■ **Data shown**:

#####

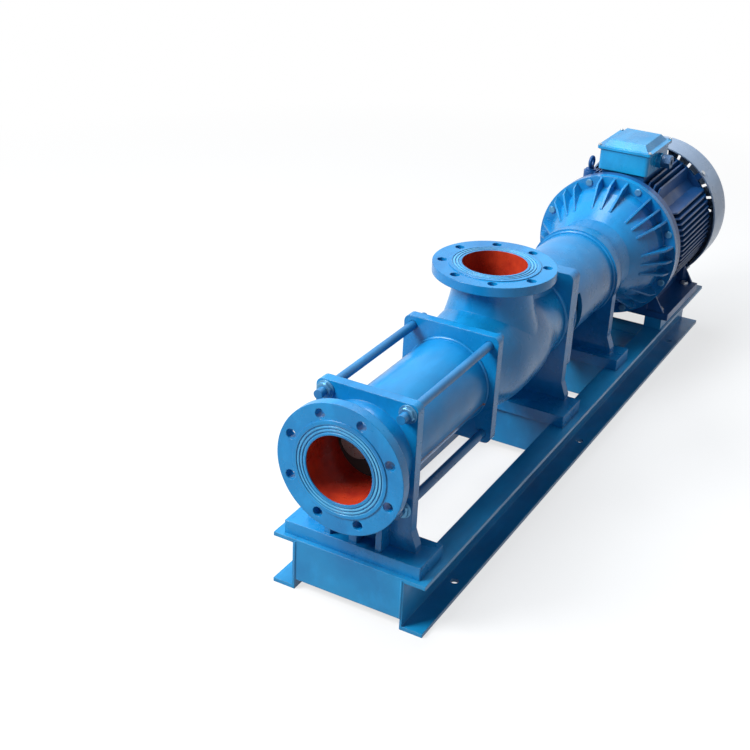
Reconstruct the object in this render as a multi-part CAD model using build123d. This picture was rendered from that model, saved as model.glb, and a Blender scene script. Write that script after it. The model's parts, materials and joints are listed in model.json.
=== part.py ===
"""Progressive cavity pump on a welded channel base, close coupled to a foot mounted electric motor.

The pump line lies along X. Liquid enters at the top flange and leaves at the discharge flange, at -X.
The motor is at +X. The origin is on the floor, under the middle of the base. Units are millimetres.
"""

from build123d import *
from math import atan2, cos, degrees, pi, sin, sqrt
import os

# ---- driving sizes -------------------------------------------------------------------------------
AXIS_HEIGHT = 360          # pump and motor axis above the floor

# pipe flanges, nominal bore 150, pressure class 10
FLANGE_OD = 285
FLANGE_THICK = 24
FLANGE_PCD = 240
FLANGE_HOLE = 22
FLANGE_HOLES = 8
PORT_BORE = 150
RAISED_FACE_OD = 212
RAISED_FACE_HEIGHT = 2
GROOVE_WIDTH = 3
GROOVE_DEPTH = 1.5
GROOVE_RADII = (82, 89, 96)

# clamp plates and tie rods
PLATE_THICK = 24
PLATE_HALF_WIDTH = 115
PLATE_HALF_HEIGHT = 130
PLATE_CORNER = 16
TIE_ROD_D = 20
TIE_ROD_Y = 93
TIE_ROD_Z = 108
TIE_ROD_OVERHANG = 30
ROD_CLEARANCE = 0.5
TIE_NUT = 30               # across the flats
TIE_NUT_HEIGHT = 16
WASHER_THICK = 3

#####

■ **Goal of the exercise**:
Reproduce every line of the material above exactly.

■ **Completed exercise**:
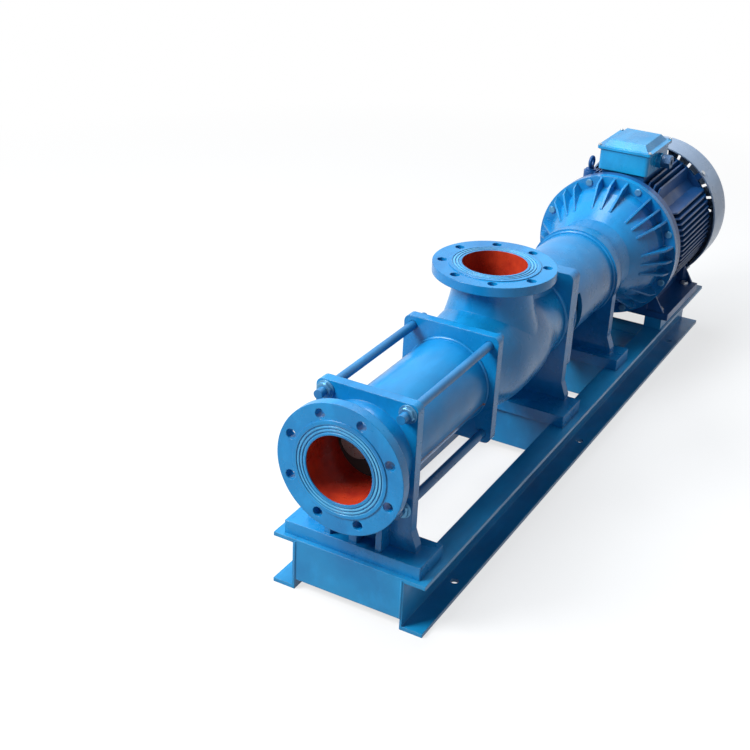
Reconstruct the object in this render as a multi-part CAD model using build123d. This picture was rendered from that model, saved as model.glb, and a Blender scene script. Write that script after it. The model's parts, materials and joints are listed in model.json.
=== part.py ===
"""Progressive cavity pump on a welded channel base, close coupled to a foot mounted electric motor.

The pump line lies along X. Liquid enters at the top flange and leaves at the discharge flange, at -X.
The motor is at +X. The origin is on the floor, under the middle of the base. Units are millimetres.
"""

from build123d import *
from math import atan2, cos, degrees, pi, sin, sqrt
import os

# ---- driving sizes -------------------------------------------------------------------------------
AXIS_HEIGHT = 360          # pump and motor axis above the floor

# pipe flanges, nominal bore 150, pressure class 10
FLANGE_OD = 285
FLANGE_THICK = 24
FLANGE_PCD = 240
FLANGE_HOLE = 22
FLANGE_HOLES = 8
PORT_BORE = 150
RAISED_FACE_OD = 212
RAISED_FACE_HEIGHT = 2
GROOVE_WIDTH = 3
GROOVE_DEPTH = 1.5
GROOVE_RADII = (82, 89, 96)

# clamp plates and tie rods
PLATE_THICK = 24
PLATE_HALF_WIDTH = 115
PLATE_HALF_HEIGHT = 130
PLATE_CORNER = 16
TIE_ROD_D = 20
TIE_ROD_Y = 93
TIE_ROD_Z = 108
TIE_ROD_OVERHANG = 30
ROD_CLEARANCE = 0.5
TIE_NUT = 30               # across the flats
TIE_NUT_HEIGHT = 16
WASHER_THICK = 3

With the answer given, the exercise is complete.